Flores did not think all the stories of the wars were told accurately. He believed the government did not want people to know everything, especially why we get into wars. Flores was in favor of World War II and felt that America did the right thing. He also felt that Latinos were underrepresented in war movies because they were discriminated against in general.

“We are all human beings,” Flores said that he wished people would recognize, “especially in this nation, where we are all free to express ourselves.”

Flores’ advice to other Latinos was to, “look at the upside of life and look for things that make you happy.” He believed discrimination continued and Latinos needed to try to overlook it, but if given the chance, “fight for the right,” Flores said. He said, as Latinos, “let’s help ourselves.”

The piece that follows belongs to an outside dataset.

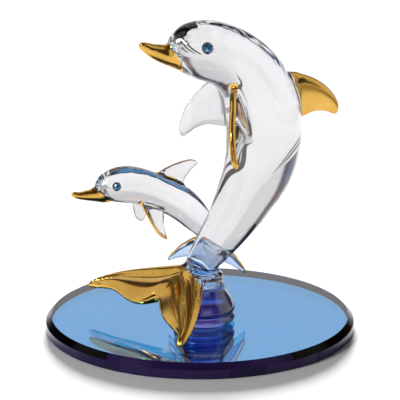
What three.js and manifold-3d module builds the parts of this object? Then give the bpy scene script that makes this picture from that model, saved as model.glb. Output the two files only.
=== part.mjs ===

By the time of the interview, Flores said, throughout his 90 years of life, he learned the most important lesson was: “Believe in the good Lord, he is always there to help us out.”

“Without a doubt, my time in the Army was very instrumental in my overall education. It seems like I have been blessed; from Army veteran to cotton picker to aircraft company employee to co-founder and president of an escrow company that began operation after I left Rockwell. God Bless America. Amen.”

(Mr. Flores was interviewed on Jan. 7, 2011, in Los Angeles by Nancy De Los Santos.)